I just heard a gentleman from the Kato Institute speak on the show, linking collecting unemployment assistance and a lack of motivation to find work.

While this may seem a reasonable link, in my experience at this time this is not the case. Two things stand out at least: First, unemployment is short-term and the income will run out, even with extensions. A job is a potential for life long employment, or at least keeps you current in the workforce until you find a better job. Additionally, unemployment income does not nearly cover expenses as a paycheck used to.
Second, a job offers health insurance benefits. This alone is worth a family about $1600 per month or more.... considering that there isn't even access to a good plan without an employer.
I might also add that this economy is extreme--many jobs have been off-shored: they are no longer available. Businesses as well as government and public employers such as schools are forced to cut back, so that there are far fewer jobs open in any sector than in any other time since we have had unemployment insurance.

I wonder when the study was done that the Kato Institute representative was drawing data from?
If it was not from this year, I am skeptical of it's findings.

Tad DeHaven's agenda

I would like to thank Commissioner Reardon for bringing the conversation back to a place of reality following Mr. DeHaven's recitation of Cato Institute talking points.

Mr. DeHaven's outrageous assertion that COBRA subsidies and unemployment insurance payments are a disincentive to looking for work is a position could only be taken by someone who is not experiencing the hardships of unemployment.

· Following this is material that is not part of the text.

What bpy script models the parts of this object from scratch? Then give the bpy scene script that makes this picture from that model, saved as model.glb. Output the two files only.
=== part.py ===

I have been looking for employment unsuccessfuly for a year and have applied for positions that pay 1/4 of my former salary but which provide health care benefits for my family. The ideology of the Cato institute and the agenda of it's spokesperson Mr. DeHaven is unrealistic, out-of-touch and deeply offensive to those in our community scraping by for food and warm shelter - and for whom health care is a luxury.

questioning goals

I listened to the speaker form the Kato Institute and tried to give him a fair listen. When, at the end, he attributed business' lack of confidence to hire to their concerns that the White House would be changing policies on everything from Climate Change to Health Care, he lost me. I feel that he used the show as a platform to spread his own political ideas and values. It seemed a stretch to think that business' real reason for not hiring more workers was not that the economy was so unpredictable. He lost credibility when he tied those together, for me.

Cobra Subsidy Extension

I am the wife of a disabled man. He has multiple myeloma stage 3 cancer and his spine is fractured from top to bottom. He cannot be left home alone because he is a fall risk so I am in no position to seek employment unless the Government would like to send somebody to sit with my husband while I work. I am on Cobra, he worked all of his life until he was diagnosed with cancer. Without the subsidy I cannot afford health insurance. Please remember there are a lot of us out here needing the cobra subsidy who have not chosen to be in the position we are in and have no place to turn for help or income.